Sequestration cuts now have hit “full-spectrum” training, or the ability to conduct offensive, defensive and civilian support operations simultaneously, according to several members of the Joint Chiefs of Staff.
Troops heading to Afghanistan no longer undergo full-spectrum training because their mission is different now, having shifted from full-out combat to providing training and advising for Afghan security forces as the war winds down. But troops back home aren’t doing the training either, because funding has become scarce under sequestration and what’s available is being used to make sure troops deploying to Afghanistan are trained for their mission there until the planned withdrawal at the end of next year.
Members of the Joint Chiefs of Staff said that budget cuts are curtailing full-spectrum training, hindering the military’s ability to respond to a crisis that requires more than just military might, during a hearing before the Senate Armed Services Committee on Thursday.

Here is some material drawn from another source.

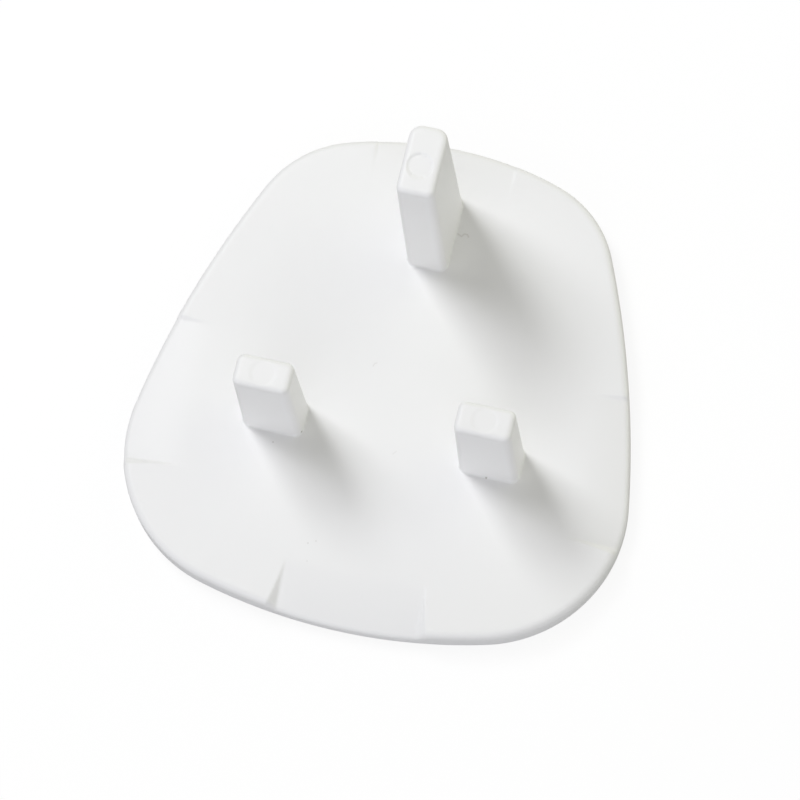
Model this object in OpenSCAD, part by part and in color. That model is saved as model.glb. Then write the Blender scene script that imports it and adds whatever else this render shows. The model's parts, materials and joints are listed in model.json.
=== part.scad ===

“The units that are getting ready to go to Afghanistan are training very differently today … they’re being trained to do training and advisory missions. So they’re not training to do full-spectrum operations, which we would normally train them to do,” Army Chief of Staff Gen. Ray Odierno said.
But he said the Army still has to be ready for full-spectrum operations, even if they’re on a smaller scale than the wars in Iraq and Afghanistan, where counterinsurgency tactics were just as key as being able to dominate militarily. “They have not been trained in that, in the things that we think are important as we develop the readiness levels in order to respond to contingencies,” he said.
Air Force Chief of Staff Gen. Mark Welsh echoed Odierno’s concerns about full-spectrum training. “We have walked away from that over the last few years because of the demand of the war in Afghanistan. Last year we canceled our Red Flag exercises, which are our high-end training profiles, and we even canceled some of our weapons instructor courses because we didn’t have enough money to conduct them. That is where we train our Ph.D.-level warfighters to lead and train the rest of the force. We have got to get back to that.”
“If we’re not ready for all possible scenarios, then we’re accepting the notion that it’s OK to get to the fight late, we’re accepting the notion that the joint team may take longer to win, and we’re accept the notion that our war fighters will be placed at greater risk. We should never accept those notions.”